→ Task brief: Print out the material that follows word for word.
+---+
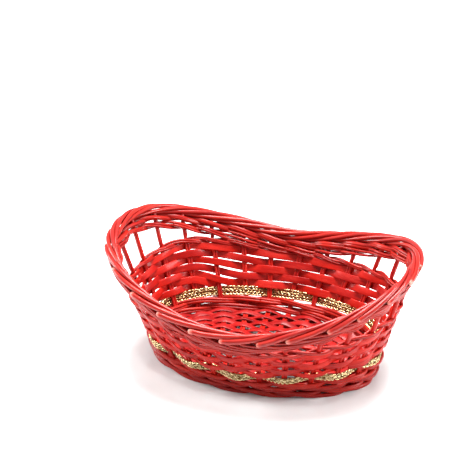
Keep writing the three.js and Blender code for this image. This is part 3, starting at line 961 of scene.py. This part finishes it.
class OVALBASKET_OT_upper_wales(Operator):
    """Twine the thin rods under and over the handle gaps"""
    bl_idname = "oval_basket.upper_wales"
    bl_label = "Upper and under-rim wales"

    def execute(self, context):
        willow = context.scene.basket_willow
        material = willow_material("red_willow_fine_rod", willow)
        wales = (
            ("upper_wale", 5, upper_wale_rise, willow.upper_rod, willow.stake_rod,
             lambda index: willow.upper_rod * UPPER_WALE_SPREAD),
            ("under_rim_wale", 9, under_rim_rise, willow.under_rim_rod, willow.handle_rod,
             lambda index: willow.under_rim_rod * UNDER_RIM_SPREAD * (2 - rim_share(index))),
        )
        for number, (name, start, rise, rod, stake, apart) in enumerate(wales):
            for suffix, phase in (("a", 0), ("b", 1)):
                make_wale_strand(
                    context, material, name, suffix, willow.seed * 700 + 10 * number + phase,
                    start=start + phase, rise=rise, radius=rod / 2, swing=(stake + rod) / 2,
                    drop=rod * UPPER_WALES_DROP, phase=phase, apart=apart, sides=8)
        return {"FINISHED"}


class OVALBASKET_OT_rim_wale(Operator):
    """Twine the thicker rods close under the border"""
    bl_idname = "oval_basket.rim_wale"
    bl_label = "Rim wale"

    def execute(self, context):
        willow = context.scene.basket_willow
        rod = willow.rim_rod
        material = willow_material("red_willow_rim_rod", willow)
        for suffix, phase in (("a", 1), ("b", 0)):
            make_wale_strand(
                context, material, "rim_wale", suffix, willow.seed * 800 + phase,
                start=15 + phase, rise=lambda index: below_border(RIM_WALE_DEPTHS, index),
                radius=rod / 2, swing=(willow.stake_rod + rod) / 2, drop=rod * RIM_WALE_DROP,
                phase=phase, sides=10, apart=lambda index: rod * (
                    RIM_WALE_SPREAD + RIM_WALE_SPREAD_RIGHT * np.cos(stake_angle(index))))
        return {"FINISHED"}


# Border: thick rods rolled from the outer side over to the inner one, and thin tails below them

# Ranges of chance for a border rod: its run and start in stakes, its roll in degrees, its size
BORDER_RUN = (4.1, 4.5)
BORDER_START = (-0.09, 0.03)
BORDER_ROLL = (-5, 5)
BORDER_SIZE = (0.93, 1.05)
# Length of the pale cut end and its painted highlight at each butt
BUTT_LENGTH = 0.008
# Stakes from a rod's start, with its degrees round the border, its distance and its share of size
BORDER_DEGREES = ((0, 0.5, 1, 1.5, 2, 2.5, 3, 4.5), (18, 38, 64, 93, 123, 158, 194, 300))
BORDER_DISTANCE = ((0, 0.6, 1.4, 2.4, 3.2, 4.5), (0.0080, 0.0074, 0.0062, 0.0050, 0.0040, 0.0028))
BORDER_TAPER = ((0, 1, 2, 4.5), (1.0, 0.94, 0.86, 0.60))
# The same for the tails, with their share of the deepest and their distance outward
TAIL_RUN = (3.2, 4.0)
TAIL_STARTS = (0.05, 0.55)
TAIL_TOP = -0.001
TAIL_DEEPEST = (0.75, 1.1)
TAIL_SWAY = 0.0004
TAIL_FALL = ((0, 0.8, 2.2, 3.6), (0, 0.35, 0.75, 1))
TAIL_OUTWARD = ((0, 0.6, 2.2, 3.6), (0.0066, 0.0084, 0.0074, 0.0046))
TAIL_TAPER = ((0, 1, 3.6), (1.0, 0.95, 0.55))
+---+
→ Solved problem:
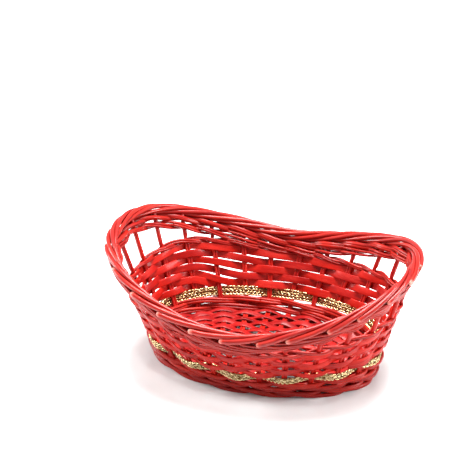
Keep writing the three.js and Blender code for this image. This is part 3, starting at line 961 of scene.py. This part finishes it.
class OVALBASKET_OT_upper_wales(Operator):
    """Twine the thin rods under and over the handle gaps"""
    bl_idname = "oval_basket.upper_wales"
    bl_label = "Upper and under-rim wales"

    def execute(self, context):
        willow = context.scene.basket_willow
        material = willow_material("red_willow_fine_rod", willow)
        wales = (
            ("upper_wale", 5, upper_wale_rise, willow.upper_rod, willow.stake_rod,
             lambda index: willow.upper_rod * UPPER_WALE_SPREAD),
            ("under_rim_wale", 9, under_rim_rise, willow.under_rim_rod, willow.handle_rod,
             lambda index: willow.under_rim_rod * UNDER_RIM_SPREAD * (2 - rim_share(index))),
        )
        for number, (name, start, rise, rod, stake, apart) in enumerate(wales):
            for suffix, phase in (("a", 0), ("b", 1)):
                make_wale_strand(
                    context, material, name, suffix, willow.seed * 700 + 10 * number + phase,
                    start=start + phase, rise=rise, radius=rod / 2, swing=(stake + rod) / 2,
                    drop=rod * UPPER_WALES_DROP, phase=phase, apart=apart, sides=8)
        return {"FINISHED"}


class OVALBASKET_OT_rim_wale(Operator):
    """Twine the thicker rods close under the border"""
    bl_idname = "oval_basket.rim_wale"
    bl_label = "Rim wale"

    def execute(self, context):
        willow = context.scene.basket_willow
        rod = willow.rim_rod
        material = willow_material("red_willow_rim_rod", willow)
        for suffix, phase in (("a", 1), ("b", 0)):
            make_wale_strand(
                context, material, "rim_wale", suffix, willow.seed * 800 + phase,
                start=15 + phase, rise=lambda index: below_border(RIM_WALE_DEPTHS, index),
                radius=rod / 2, swing=(willow.stake_rod + rod) / 2, drop=rod * RIM_WALE_DROP,
                phase=phase, sides=10, apart=lambda index: rod * (
                    RIM_WALE_SPREAD + RIM_WALE_SPREAD_RIGHT * np.cos(stake_angle(index))))
        return {"FINISHED"}


# Border: thick rods rolled from the outer side over to the inner one, and thin tails below them

# Ranges of chance for a border rod: its run and start in stakes, its roll in degrees, its size
BORDER_RUN = (4.1, 4.5)
BORDER_START = (-0.09, 0.03)
BORDER_ROLL = (-5, 5)
BORDER_SIZE = (0.93, 1.05)
# Length of the pale cut end and its painted highlight at each butt
BUTT_LENGTH = 0.008
# Stakes from a rod's start, with its degrees round the border, its distance and its share of size
BORDER_DEGREES = ((0, 0.5, 1, 1.5, 2, 2.5, 3, 4.5), (18, 38, 64, 93, 123, 158, 194, 300))
BORDER_DISTANCE = ((0, 0.6, 1.4, 2.4, 3.2, 4.5), (0.0080, 0.0074, 0.0062, 0.0050, 0.0040, 0.0028))
BORDER_TAPER = ((0, 1, 2, 4.5), (1.0, 0.94, 0.86, 0.60))
# The same for the tails, with their share of the deepest and their distance outward
TAIL_RUN = (3.2, 4.0)
TAIL_STARTS = (0.05, 0.55)
TAIL_TOP = -0.001
TAIL_DEEPEST = (0.75, 1.1)
TAIL_SWAY = 0.0004
TAIL_FALL = ((0, 0.8, 2.2, 3.6), (0, 0.35, 0.75, 1))
TAIL_OUTWARD = ((0, 0.6, 2.2, 3.6), (0.0066, 0.0084, 0.0074, 0.0046))
TAIL_TAPER = ((0, 1, 3.6), (1.0, 0.95, 0.55))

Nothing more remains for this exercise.